DCK: After years of being one of the big hold-outs, Google finally joined OCP this month and donated their data center rack design with 48V DC power distribution. Do you think that’s an important development?

AM: Personally, it was fun to see. A lot of the same people I used to work with when I was [at Google] have joined back up with me again, and I get to work with them. They’re a very smart, bright team. They have a lot of innovations behind the curtain that they haven’t shared yet. I’m sure of that just by knowing the team. There’s all kinds of work I’m sure they’ve been doing over the last [several] years to optimize even further, and I think for them to start the conversation with the rest of the industry is extremely important.

The conversation will develop gradually over time.
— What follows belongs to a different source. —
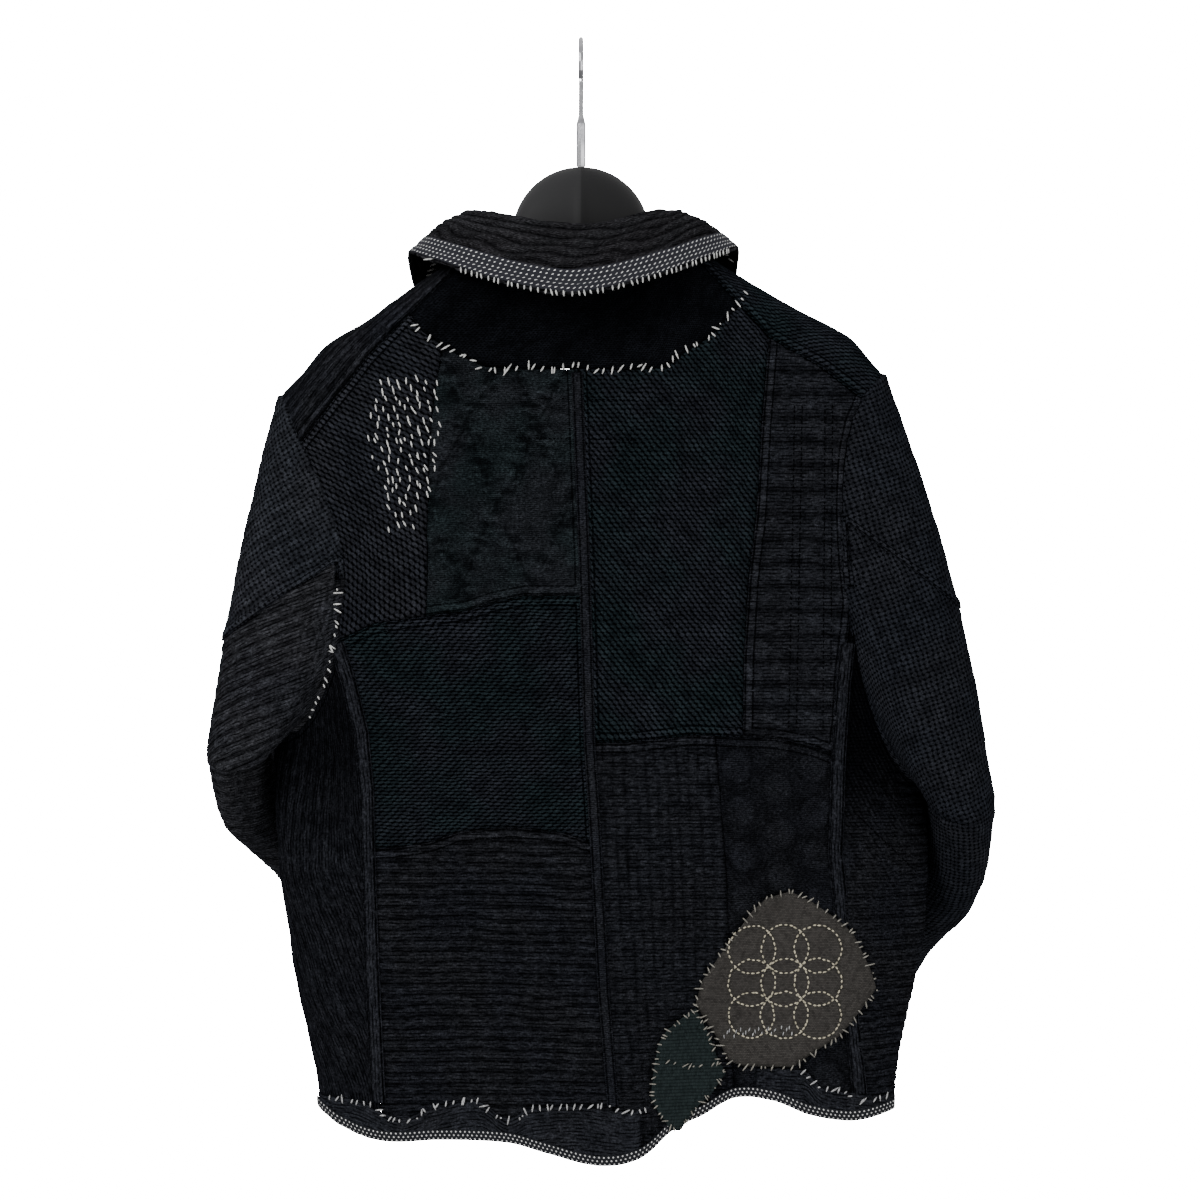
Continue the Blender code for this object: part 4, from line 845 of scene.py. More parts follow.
# %% Plastic, chrome and horn
plastic = Finish("hanger_plastic", {"Specular IOR Level": 0.12})
grain = plastic.noise(plastic.place(), 0.8, 2.0)
scuff = plastic.step(plastic.noise(plastic.place(), 22, 5.0, 0.7), 0.45, 0.75)
# Painted light: the left half of the plastic is drawn lighter, the right half darker.
half = plastic.step(plastic.x_and_y(plastic.place())[0], -0.0008, 0.0008)
lit_left_half = plastic.blend(scuff * 0.6, (0.0110, 0.0110, 0.0116), (0.0150, 0.0150, 0.0156))
shaded_right_half = plastic.blend(scuff * 0.6, (0.0045, 0.0045, 0.0048), (0.0075, 0.0075, 0.0078))
plastic.set({"Base Color": plastic.blend(half, lit_left_half, shaded_right_half), "Roughness": scuff * 0.14 + 0.60})
plastic.height(grain, 0.12, 0.15)

chrome = Finish("hook_chrome", {"Metallic": 1.0})
smear = chrome.step(chrome.noise(chrome.place(), 9, 4.0), 0.3, 0.8)
chrome.set({"Base Color": chrome.blend(smear, (0.27, 0.27, 0.28), (0.15, 0.15, 0.16)),
            "Roughness": smear * 0.10 + 0.12})

horn = Finish("button_horn", {"Specular IOR Level": 0.5, "Coat Roughness": 0.2})
streak = horn.noise(horn.node("Mapping", {}, {"Vector": horn.place(), "Scale": (1.0, 1.0, 0.25)}), 3.0, 4.0, 0.7)
horn.set({"Base Color": horn.blend(horn.step(streak, 0.35, 0.7), (0.012, 0.008, 0.006), (0.060, 0.040, 0.026)),
          "Roughness": streak * 0.3 + 0.2})
print("finishes in all:", len(bpy.data.materials))

# %% [markdown]
# ## The back
#
# Eight panels of different quilted cottons and a yoke under the collar. The
# seams are shared, so each panel is described by the four lines around it. The
# coarse quilting is real relief; the finer stitches are bump.


# %% Relief of the coarse quilting, 0 in a groove and 1 on a ridge
def rows_of(pitch, wander=2.0, size=26.0, seed=5):
    def pattern(x, y):
        return np.abs(np.sin(pi * (y + wander * rumple(x, y, size, seed)) / pitch)) ** 0.55
    return pattern


def columns_of(pitch, wander=2.0, size=26.0, seed=6):
    rows = rows_of(pitch, wander, size, seed)
    return lambda x, y: rows(y, x)


def grid_of(pitch_x, pitch_y, wander=1.5):
    across, down = columns_of(pitch_x, wander), rows_of(pitch_y, wander)
    return lambda x, y: np.minimum(across(x, y), down(x, y))


def diamonds_of(wide, tall, wander=2.5):
    """Puffed diamonds: the cloth gathers into small puckers along the stitched lines."""
    def pattern(x, y):
        x, y = x + wander * rumple(x, y, 22, 8), y + wander * rumple(x, y, 22, 9)
        one = np.abs(np.sin(pi * (x / wide + y / tall)))
        two = np.abs(np.sin(pi * (x / wide - y / tall)))
        near = np.minimum(one, two) + 0.07 * rumple(x, y, 6.0, 15)
        folds = 0.9 * rumple(x * 0.6, y * 1.6, 5.0, 12) * (0.3 + np.exp(-(near / 0.4) ** 2))
        stitched = 0.3 + 0.7 * smooth((near - 0.02) / 0.13) - 0.3 * smooth((0.07 - np.abs(near - 0.30)) / 0.06)
        return np.maximum(0.25, stitched + folds)
    return pattern


def spots_of(wide, tall, radius):
    """Smooth round spots in staggered columns, with puckered rows of stitching between them."""
    def pattern(x, y):
        column = np.floor(x / wide)
        u = (x / wide - column - 0.5) * wide
        v = ((y / tall + 0.5 * column) % 1.0 - 0.5) * tall
        far = np.sqrt(u ** 2 + v ** 2) + 1.5 * rumple(x, y, 9, 14)
        puckers = 0.5 * np.abs(np.sin(pi * far / 3.6)) * smooth((far - radius - 1.5) / 3)
        return smooth((radius + 3.0 - far) / 3.5) + puckers
    return pattern


def shaded(pattern, share):
    """A pattern that sinks above a height of -650, where the sleeve hangs over the side."""
    return lambda x, y: np.maximum(0, pattern(x, y) - share * smooth((650 - y) / 90))


def even(x, y):
    return np.ones_like(x)


print("rows at 8 mm, half way up a ridge:", rows_of(8.0)(np.array(0.0), np.array(2.0)).round(2))



# %% A panel between four seams
GRID_WIDTH_SHARE = 0.72     # way round the body is longer than x, so fewer columns will do


def away_from_body(points):
    return points * (1, 1, 0) - (MIDDLE_X, 0, 0)


def panel(name, lines, finish, pattern=even, depth=0.0, step=(2.6, 2.6), lift=0.0, way=on_girth, **more):
    """A piece between four seams: top, bottom, left and right. step is the size of a cell of its grid."""
    top, bottom, left, right = [way(line) for line in lines]
    wide = max(np.ptp(top[:, 0]), np.ptp(bottom[:, 0])) * GRID_WIDTH_SHARE
    tall = max(np.ptp(left[:, 1]), np.ptp(right[:, 1]))
    grid = coons(top, bottom, left, right, int(max(8, wide / step[0])), int(max(8, tall / step[1])))
    points = body_at_girth(grid[..., 0], grid[..., 1])
    if callable(lift):
        lift = lift(points[..., 0])
    return cloth_piece(name, points, away_from_body(points), finish, pattern, depth, lift, level=True, **more)


print("columns in 100 mm of way round:", int(100 * GRID_WIDTH_SHARE / 2.6))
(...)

Right now they’re sharing a small slice, a small innovation that they’ve created in their infrastructure, and I think they’ll hopefully build an appreciation for the other operators that are there and realize that there’s other good learnings they can take from OCP, as well and start sharing more of what they’ve built. And I think that’s when it will be beneficial for them and beneficial for the rest of the community.

I think at this point a lot of the low-hanging fruit has been plucked by their competition as well, so the advantage they had by having more efficient infrastructure may not be as significant as it once was, and maybe they realized that. Maybe now we can share more for the greater good. The industry is more efficient, and everyone benefits at that point.

DCK: Microsoft joined two years ago, followed by Google this year. The company that seems to be a natural fit for OCP but hasn’t yet joined is Amazon. Do you think it’s important that they join too?

AM: [There is] still a black box around what [Amazon’s] infrastructure looks like, what they built, how efficient they are. Even myself, as a customer of Amazon, I’d like to know more around these systems that I’m deploying and how efficient they are. I’d like to make sure that I’m a good steward as well, and they don’t have that yet.

If you think about cloud and the competition there, it really is a race to the bottom, as far as costs go, and it will be cut-throat. At the end of the day, what will differentiate the different cloud offerings isn’t the level of efficiency of infrastructure, because they’re all going to bottom out somewhere similar, as far as cost goes. What will differentiate them is the level of service they provide, the number of applications they provide on top of their platform. That’ll draw users one way or another onto the different cloud platforms.

So, I think this focus on infrastructure cost is somewhat misleading now. They shouldn’t be focusing on it. They should be as efficient as possible – everyone else is as efficient as possible – and they should focus more on product features, not on just cutting cost of their own data centers.

There’s too much at stake today not to share that. The growth of the industry is too large. The amount of power being consumed by data centers is too large. And it goes beyond just having the most efficient infrastructure. You need to empower everyone to have that efficient infrastructure, so sharing that is important.

I do somewhat pick on [Amazon] for not being open about it, for still being of the mindset that it’s a differentiator for them. Google got beyond that. That was huge. They were probably one of the more secretive ones. It is something they (Amazon) need to improve upon. On the flipside, it’s [about being] open to listening too. You have to go both ways.